## Aim of the task
Review the material and extract every line in which the word "joints" occurs.
◆ ◆ ◆ ◆ ◆
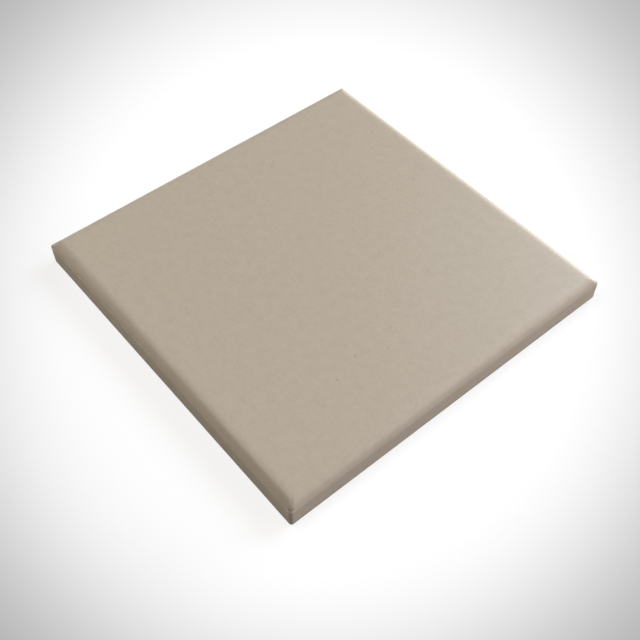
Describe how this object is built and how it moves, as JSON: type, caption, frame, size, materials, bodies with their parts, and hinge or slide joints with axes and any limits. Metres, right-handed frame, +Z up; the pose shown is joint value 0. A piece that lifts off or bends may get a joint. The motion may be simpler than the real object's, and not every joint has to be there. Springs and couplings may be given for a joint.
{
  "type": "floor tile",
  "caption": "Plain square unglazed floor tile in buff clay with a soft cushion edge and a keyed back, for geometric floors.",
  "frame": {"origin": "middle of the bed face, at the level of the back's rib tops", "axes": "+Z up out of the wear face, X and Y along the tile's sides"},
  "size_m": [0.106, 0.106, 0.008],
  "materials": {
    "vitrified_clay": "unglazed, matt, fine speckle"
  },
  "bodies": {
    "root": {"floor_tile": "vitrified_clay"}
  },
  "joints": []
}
◆ ◆ ◆ ◆ ◆
## Written answer
Describe how this object is built and how it moves, as JSON: type, caption, frame, size, materials, bodies with their parts, and hinge or slide joints with axes and any limits. Metres, right-handed frame, +Z up; the pose shown is joint value 0. A piece that lifts off or bends may get a joint. The motion may be simpler than the real object's, and not every joint has to be there. Springs and couplings may be given for a joint.
  "joints": []